If you decide to have both metadata and bulk files on the same DeepFlash device, it becomes an "entry" configuration, in the light of the above. Not recommended for an ultrascalable filer with heavy metadata updates, but ideal if most operations are read-only with no locking. Think of media servers, Hadoop analytics clusters, etc. An entry configuration will also happily support a collection of everyday-VMs at decent speed.


PS: A stylish GUI (in latest XIV design) comes with Spectrum Scale 4.2. No more command-line fiddling after inital setup: For screenshots, see http://www.spectrumscale.org/meet-the-devs-oxford-2016/


Disclaimer: I work for IBM. But you'll have guessed that.

EMC’s DSSD all-flash array hits the streets, boasting 10m IOPS

Axel Koester

Not ready yet: EMC to replace old tech in existing storage with DSSD

Kudos to EMC for getting DSSD to work. Questions remain about the non-standard connectivity: From my own experience at IBM working with low-latency attach ("CAPI" = cache coherent memory mapping), EMC will need to offer custom-designed applications with it to sell DSSD in sufficient quantities. Hadoop is a low-hanging fruit from a technical point of view, Spark would be more challenging.

DSSD attachment is a bit like CAPI attachment for the bare IBM FlashSystem (to Anonymous Coward -2: Yes you can also have FlashSystems without SVC code layer and without FC, 90 ms latency)... It's exotic. Any SAN data center will look for FC-compatibility, with InfiniBand covering special requirements. DSSD, CAPI and clones remain a scientists playground - unless you can offer the integrated cluster appliance with it. Also you'll need to make every integrated application aware of memory-mapped storage instead of volume-mapped storage.

But then the discussion is different: A NoSQL Flash appliance like IBM's "Data Engine for NoSQL" - or potential future EMC integrated devices - will NOT compete with storage.
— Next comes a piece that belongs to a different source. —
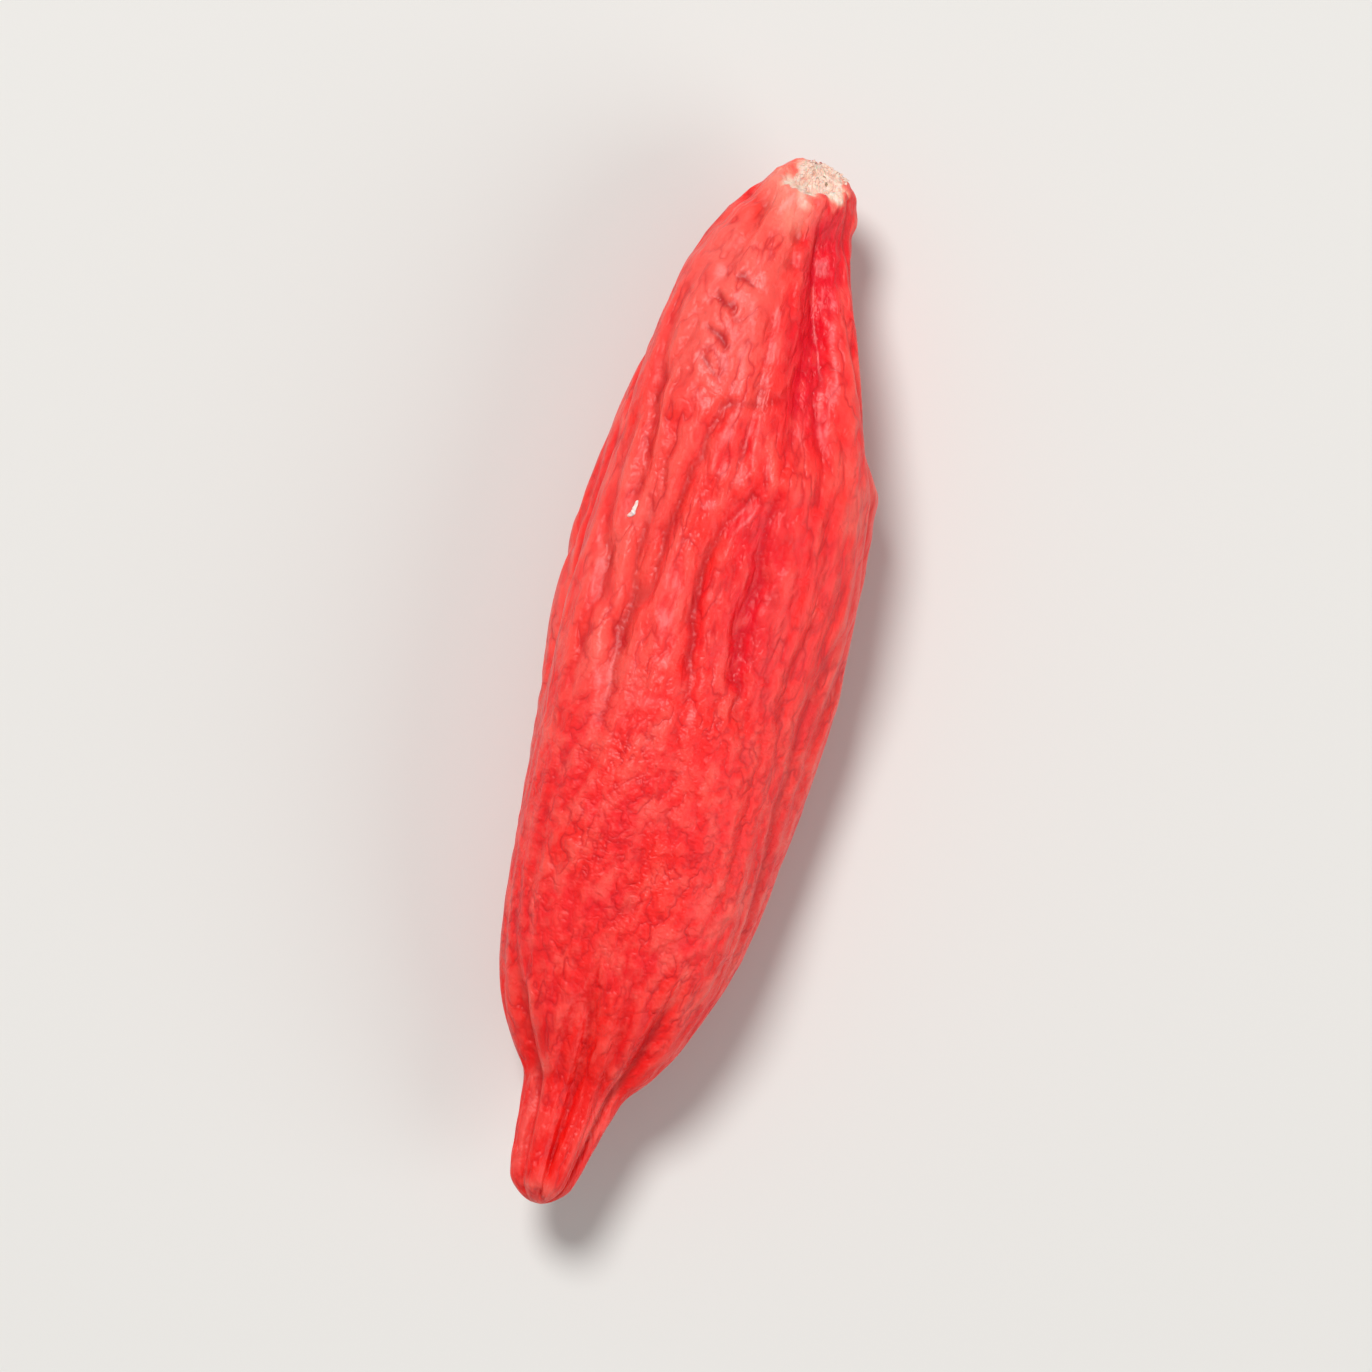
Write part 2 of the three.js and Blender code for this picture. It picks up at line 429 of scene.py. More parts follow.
@dataclass(frozen=True)
class Mark:
    """A long mark on the berry's upper side: its middle and size, in millimetres, and its turn.

    At a turn of 0 degrees it runs across the berry, and at 90 along it. It fades towards its ends
    between two shares of its length, counted from its middle.
    """

    station: float
    side: float
    turn: float
    length: float
    width: float
    strength: float = 1.0

    FADING = (0.3, 0.6)

    def share(self, places: Places) -> np.ndarray:
        """Finds how much of the mark each point has, from its strength at the middle down to 0."""
        along, across = places["wavy_station"] - self.station, places["wavy_side"] - self.side
        turn = math.radians(self.turn)
        run = across * math.cos(turn) + along * math.sin(turn)
        off = along * math.cos(turn) - across * math.sin(turn)
        ends = 1 - smooth_step(np.abs(run), self.FADING[0] * self.length, self.FADING[1] * self.length)
        return self.strength * np.exp(-(off / self.width) ** 2) * ends * places["upper"]


def add_object(name: str, data: bpy.types.ID) -> bpy.types.Object:
    """Adds an object with that data to the scene."""
    made = bpy.data.objects.new(name, data)
    bpy.context.scene.collection.objects.link(made)
    return made


def clear_material(name: str) -> bpy.types.Material:
    """Makes a material whose node tree is empty."""
    material = bpy.data.materials.new(name)
    material.use_nodes = True
    material.node_tree.nodes.clear()
    return material


def lay_over(tree: Tree, share: Any, under: Any, over: Any) -> Socket:
    """Lays one colour over another by a share from 0 to 1 and returns the mixed colour's socket."""
    mix = add_node(tree, "ShaderNodeMix", {"data_type": "RGBA"}, {0: share, 6: under, 7: over})
    return mix.outputs[2]


def multiply(tree: Tree, value: Any, factor: Any) -> Socket:
    """Multiplies a value by a factor and returns the product's socket."""
    return add_node(tree, "ShaderNodeMath", {"operation": "MULTIPLY"}, {0: value, 1: factor}).outputs[0]


@dataclass(frozen=True)
class Ramp:
    """Turns values between two bounds to values between two others, and goes no further."""

    start: float
    end: float
    low: float = 0.0
    high: float = 1.0

    def add(self, tree: Tree, value: Socket) -> Socket:
        """Adds the ramp to a tree and returns its socket."""
        return add_node(tree, "ShaderNodeMapRange", None, {
            "Value": value, "From Min": self.start, "From Max": self.end,
            "To Min": self.low, "To Max": self.high}).outputs[0]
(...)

Instead they will compete with "in-memory" databases, the most popular deployment model for low-latency analytics. And the break-even point is not at one or two servers, considering the hefty price of DSSD gear and non-standard hardware. For reference, we designed the 4U-high IBM Data Engine for NoSQL to compete with 24 generic x86 servers running in-memory NoSQL (40+TB). That's not commonplace yet, even for Apache Spark. And it's more a discussion about energy cost versus deployment agility.
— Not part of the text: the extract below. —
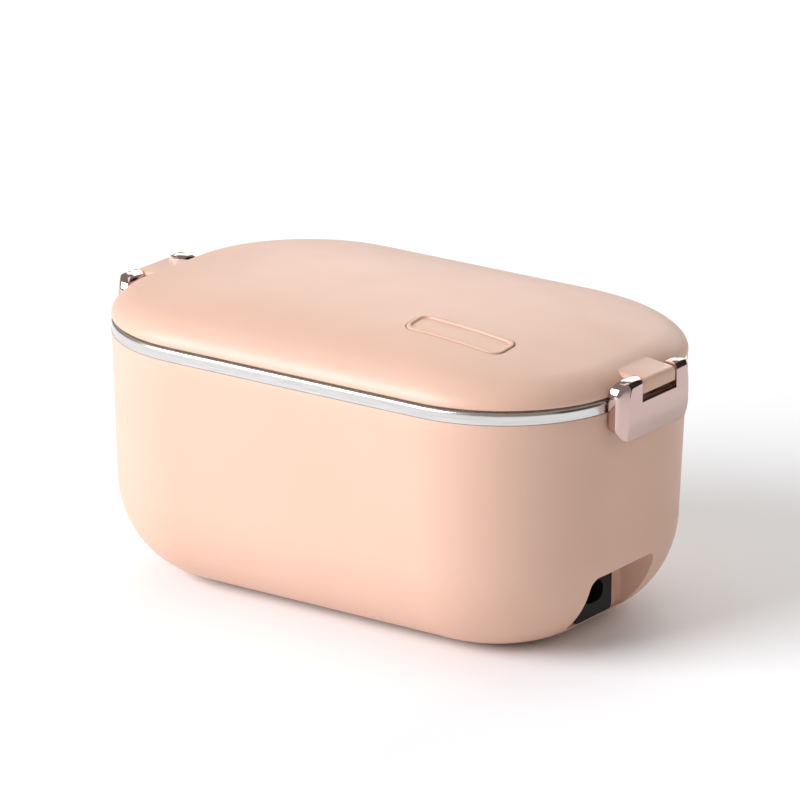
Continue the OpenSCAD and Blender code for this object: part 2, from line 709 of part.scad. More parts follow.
module latch() {
    cheek = latch_w / 2 - 2.2;
    roof = lid_z - 2.7;
    tip = hx + ridge_out + slack;
    color(rose) difference() {
        union() {
            difference() {
                intersection() {
                    translate([0, latch_w / 2, 0]) rotate([90, 0, 0]) linear_extrude(latch_w) latch_side();
                    translate([0, 0, latch_z - 2]) linear_extrude(pin_z + 8 - latch_z) latch_plan();
                    translate([hx - 2, 0, 0]) rotate([90, 0, 90]) linear_extrude(latch_out + 4) latch_front(0);
                }
                // The hollow behind the front plate, open below for a fingertip
                intersection() {
                    translate([0, cheek, 0]) rotate([90, 0, 0]) linear_extrude(2 * cheek)
                        polygon([[hx - 2, latch_z - 4], [front_x - 3.2, latch_z - 4],
                            [front_x - 3.2, latch_z + 0.6], [front_x - 0.9 - latch_wall, latch_z + 3.2],
                            [front_x - 0.3 - latch_wall, latch_z + 5.6], [front_x - latch_wall, latch_z + 8.2],
                            [front_x - latch_wall, roof], [hx - 2, roof]]);
                    translate([hx - 2, 0, 0]) rotate([90, 0, 90]) linear_extrude(latch_out + 4) {
                        latch_front(2.2);
                        translate([8.4 - latch_w / 2, latch_z - 5]) square([latch_w - 16.8, 12]);
                    }
                }
            }
            // The nose that hooks under the catch ridge
            translate([0, ridge_w / 2, 0]) rotate([90, 0, 0]) linear_extrude(ridge_w)
                polygon([[front_x - 2, ridge_z + 0.2], [tip, ridge_z - 0.4], [tip, ridge_z - 1.4],
                    [tip + 0.9, ridge_z - 2.2], [front_x - 2, ridge_z - 3.2]]);
        }
        // The notch for the lid's lug
        translate([hx - 2, -slot_w / 2, slot_z]) cube([latch_out + 4, slot_w, 20]);
        translate([pin_x, latch_w / 2 - 4.5, pin_z]) rotate([90, 0, 0])
            cylinder(r = pin_r + fit_gap, h = latch_w - 9);
    }
}

module right_hinge_pin() { hinge_pin(); }
module left_hinge_pin() { mirror([1, 0, 0]) hinge_pin(); }
module right_latch() { latch(); }
module left_latch() { mirror([1, 0, 0]) latch(); }

// ---------------------------------------------------------------- food containers

rim_w = 3;
tub_inner_x = hx - tub_rim - tub_slope;
tub_inner_y = hy - tub_rim - tub_slope;
cap_over = slack + 1.2; // how far a container's lid reaches past its rim
cont_x1 = tub_inner_x - container_gap;
cont_mid = (cont_x1 + cap_over + 0.5) / 2;
cont_hx = cont_x1 - cont_mid;
cont_hy = tub_inner_y - container_gap - cap_over;
container_r = round(corner_r - tub_rim - tub_slope - container_gap - 3);
cont_z = tub_floor + slack;
cont_top = cont_z + container_h;

module container() {
    slope = 2.4;
    round = 12;
    foot = rim_w + slope;
    color(steel) translate([cont_mid, 0, 0]) filled_run(cont_hx, cont_hy, container_r, cont_z, cont_z + sheet)
        polygon(concat(
            [[0, cont_top - 1.2], [0, cont_top - 0.4], [-0.4, cont_top], [-rim_w - sheet, cont_top]],
            arc(-foot - sheet - round, cont_z + sheet + round, round, round, 0, -90, 8),
            [[-container_r, cont_z + sheet], [-container_r, cont_z]],
            arc(-foot - sheet - round, cont_z + sheet + round, round + sheet, round + sheet, -90, 0, 8),
            [[-rim_w, cont_top - sheet], [-sheet, cont_top - sheet], [-sheet, cont_top - 1.2]]));
}

// Lid of a container: its skirt goes down outside the rim
cap_z = cont_top + 1.8;
cap_t = 1.4;
module container_lid() {
    z1 = cap_z + cap_t;
    color([0.93, 0.90, 0.87]) translate([cont_mid, 0, 0])
        filled_run(cont_hx, cont_hy, container_r, cap_z - 0.8, z1 - 0.8)
            polygon([[slack, cont_top - 2.4], [cap_over, cont_top - 2.4], [cap_over, z1 - 0.6],
                [cap_over - 0.6, z1], [-rim_w - 1.4, z1], [-rim_w - 2.2, z1 - 0.8],
                [-container_r, z1 - 0.8], [-container_r, cap_z - 0.8],
                [-rim_w - 2.6, cap_z - 0.8], [-rim_w - 2.6, cap_z], [slack, cap_z]]);
}

module container_seal() {
    z0 = cont_top + slack;
    color(silicone) translate([cont_mid, 0, 0]) run(cont_hx, cont_hy, container_r)
        polygon([[-0.2, cap_z - seat_gap], [-0.2, z0 + 0.5], [-0.7, z0], [-rim_w + 0.6, z0],
            [-rim_w - 0.2, z0 + 0.5], [-rim_w - 0.2, cap_z - seat_gap]]);
}

module right_container() { container(); }
module left_container() { mirror([1, 0, 0]) container(); }
module right_container_lid() { container_lid(); }
module left_container_lid() { mirror([1, 0, 0]) container_lid(); }
module right_container_seal() { container_seal(); }
module left_container_seal() { mirror([1, 0, 0]) container_seal(); }

// ---------------------------------------------------------------- drawing

outer_body();
steel_tub();
tub_gasket();
heating_plate();
heating_element();
plate_nuts();
thermostat();
thermostat_screws();
thermal_fuse();
fuse_clip();
power_inlet();
inlet_contacts();
live_wire();
neutral_wire();
link_wires();
base_cover();
base_screws();
rubber_feet();
lid_shell();
name_plate();
lid_liner();
lid_seal();
left_hinge_pin();
right_hinge_pin();
left_latch();
right_latch();
left_container();
right_container();
left_container_lid();
right_container_lid();
left_container_seal();
right_container_seal();
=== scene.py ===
import math

import bmesh
import bpy
import numpy as np
from mathutils import Matrix, Vector


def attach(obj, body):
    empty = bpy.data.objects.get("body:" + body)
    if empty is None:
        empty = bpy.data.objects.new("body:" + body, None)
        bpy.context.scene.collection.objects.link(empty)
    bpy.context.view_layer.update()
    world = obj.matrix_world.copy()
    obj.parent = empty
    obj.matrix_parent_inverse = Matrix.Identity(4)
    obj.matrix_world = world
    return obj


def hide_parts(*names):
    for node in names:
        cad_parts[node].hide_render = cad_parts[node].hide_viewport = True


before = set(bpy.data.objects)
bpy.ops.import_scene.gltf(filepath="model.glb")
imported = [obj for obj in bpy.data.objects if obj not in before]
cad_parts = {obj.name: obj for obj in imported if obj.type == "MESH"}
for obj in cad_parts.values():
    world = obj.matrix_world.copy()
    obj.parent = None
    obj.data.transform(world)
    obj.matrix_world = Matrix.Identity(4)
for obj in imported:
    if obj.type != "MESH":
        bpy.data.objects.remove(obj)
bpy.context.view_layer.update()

# ------------------------------------------------------------------ camera
# A long lens at the photograph's viewing angle, a little above the lid and off the
# corner between the front and the end with the socket. The lens is about 285 mm, and the
# Standard view keeps white as white.
azimuth, elevation, roll = math.radians(34.83), math.radians(17.84), math.radians(0.49)
look_at, distance = Vector((0.0015, 0, 0.07995)), 2.565
focal_px, frame_px, sensor_mm = 6323, 800, 36
back = Vector((math.sin(azimuth) * math.cos(elevation), -math.cos(azimuth) * math.cos(elevation),
               math.sin(elevation)))
level = Vector((0, 0, 1)).cross(back).normalized()
upright = back.cross(level)
across = math.cos(roll) * level + math.sin(roll) * upright
above = math.cos(roll) * upright - math.sin(roll) * level
lens = bpy.data.cameras.new("camera")
lens.sensor_width = sensor_mm
lens.lens = focal_px / frame_px * sensor_mm
lens.clip_start, lens.clip_end = 0.1, 30
camera = bpy.data.objects.new("camera", lens)
turn = Matrix((across, above, back)).transposed().to_4x4()
camera.matrix_world = Matrix.Translation(look_at + distance * back) @ turn
bpy.context.scene.collection.objects.link(camera)
bpy.context.scene.camera = camera
bpy.context.scene.view_settings.view_transform = "Standard"

# ------------------------------------------------------------------ moulded body
# The outer body: one injection moulding in peach polypropylene, 2.4 mm thick, with its
# ends rounded in plan and a wide rounding under it. A pocket for the power lead is sunk
# in its right end, and a ridge on each end catches the latch.

# Sizes here and below are in millimetres: half the body's length and width, the radius of its
# corners in plan, the heights of its underside and its top, its wall, and how far its flat and
# its waist stand inside the outline.
mm = 0.001
body_x, body_y, corner_r = 118, 74, 57
base_z, body_top, wall = 1.2, 103.2, 2.4
flat_in, waist_in, round_h = 39.3, 2.305, 42
waist_z = base_z + round_h
pocket_y, pocket_back, pocket_w, pocket_draft = -5, 98.5, 22.5, 2.3
pocket_floor, pocket_ceiling, pocket_corner, pocket_foot = 9.6, 33.7, 4.5, 1.2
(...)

My guess is that EMC will rather go the mass-market compatible way and insert DSSD into established storage products, replacing old bus technology in VMAX, XtremIO etc. Not a game changer, but a reasonable progress. It's just not ready yet.
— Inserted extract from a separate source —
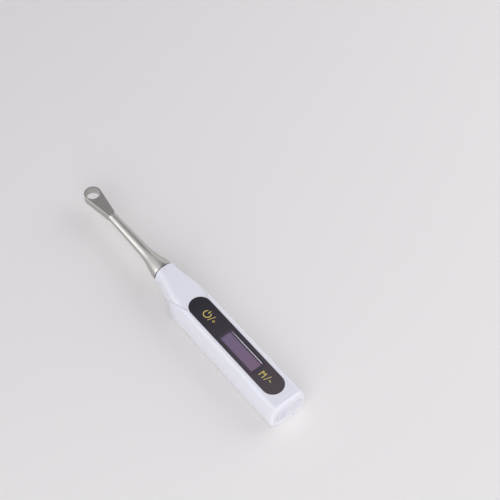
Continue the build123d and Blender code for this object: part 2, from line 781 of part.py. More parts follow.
# Inner frame: moulded cradle under the board for motor, battery and charging board
charge_board_top = port_z - port_height / 2
charge_board_bottom = charge_board_top - board_thickness
lip_start_x = housing_end_x - end_cap_lip_length
with BuildPart() as inner_frame:
    add(cavity_form(seat_clearance))
    frame_start_x = plate_end_x + seat_clearance
    frame_end_x = lip_start_x - seat_clearance
    add(slab(frame_start_x, frame_end_x, -handle_back_drop, board_bottom), mode=Mode.INTERSECT)
    can_room = motor_diameter / 2 + slip_clearance
    motor_room_end_x = motor_end_x + motor_room_gap
    cylinder_between(frame_start_x, motor_room_end_x, can_room, motor_axis_z, mode=Mode.SUBTRACT)
    slot_width = 2 * (can_room - cradle_lip)
    add(slab(frame_start_x, motor_room_end_x, motor_axis_z, board_top, slot_width), mode=Mode.SUBTRACT)
    with BuildSketch(across(frame_start_x)) as head_room:
        with Locations((-screw_side, screw_height), (screw_side, screw_height)):
            Circle(screw_head_diameter / 2 + seat_clearance)
    extrude(amount=screw_head_height + seat_clearance, mode=Mode.SUBTRACT)
    battery_room_start = battery_x - seat_clearance
    battery_room_end = battery_end_x + seat_clearance
    battery_room_width = battery_width + 2 * seat_clearance
    add(
        slab(battery_room_start, battery_room_end, battery_bottom, board_top, battery_room_width),
        mode=Mode.SUBTRACT,
    )
    board_room_start = charge_board_x - seat_clearance
    board_room_width = charge_board_width + 2 * loose_clearance
    add(
        slab(board_room_start, handle_end_x, charge_board_bottom, board_top, board_room_width),
        mode=Mode.SUBTRACT,
    )
finish(inner_frame, "inner_frame")

# Charging board and charging port
with BuildPart() as charge_board:
    add(slab(charge_board_x, port_end_x, charge_board_bottom, charge_board_top, charge_board_width))
finish(charge_board, "charge_board")

with BuildPart() as charge_port:
    with BuildSketch(across(port_x)):
        with Locations((0, port_z)):
            SlotOverall(port_width, port_height)
    extrude(amount=port_depth)
    with BuildSketch(across(port_x + port_floor)):
        with Locations((0, port_z)):
            SlotOverall(port_width - 2 * port_wall, port_height - 2 * port_wall)
    extrude(amount=port_depth, mode=Mode.SUBTRACT)
    tongue_bottom = port_z - port_tongue_thickness / 2
    tongue_top = port_z + port_tongue_thickness / 2
    tongue_start_x = port_x + port_floor / 2
    add(slab(tongue_start_x, port_end_x - port_floor, tongue_bottom, tongue_top, port_tongue_width))
finish(charge_port, "charge_port")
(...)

PS. (to Anonymous Coward -2: call it "hampered" with layers of storage code, but that's market demand. Try to stay below 200 microseconds *including* snap/thin/mirroring/data reduction software; SVC is a good reference).

We've just stepped out of our time machine, and we can reveal ... EMC's new kit for early 2016

Axel Koester

Success factors for low-latency attachment technologies

On a more technical note, launching a new low-latency attachment technology like DSSD is not a straightforward job. I started marketing CAPI-attached Flash at IBM two years ago, and the outcome was NOT some general purpose fast Flash storage. Read below.

CAPI, never heard?? That's because it is only prominent in big number crunchers in finance, life sciences and research: CAPI links graphical coprocessors or arithmetic FPGAs into CPU cache lines, but it can also emulate memory pages. Hence the name Coherent Accelerator Processor Interface. Cool technology. (It doesn't get much quicker than this.)

The outcome was that as you don't find common applications that understand new protocols like CAPI, NVMe or now DSSD, you'll have to write your own! Luckily some industries were just waiting for that external memory which feels like "nearline RAM" as it bypasses the 20.000 lines of code in the storage access layer, but comes at a fraction of the cost of true RAM.

We went for the most popular rising NoSQL database, Redis, which became "BigRedis" as CAPI-Flash support was added by Redis Labs. In 2014 we announced the first IBM "Data Engine for NoSQL", a pure Redis appliance in 4U height, 2U for Power Linux and 2U for an Enterprise-grade CAPI FlashSystem. It corresponds to 24 rack servers of in-memory database up to 40TB, but only producing 5-10% of their heat output.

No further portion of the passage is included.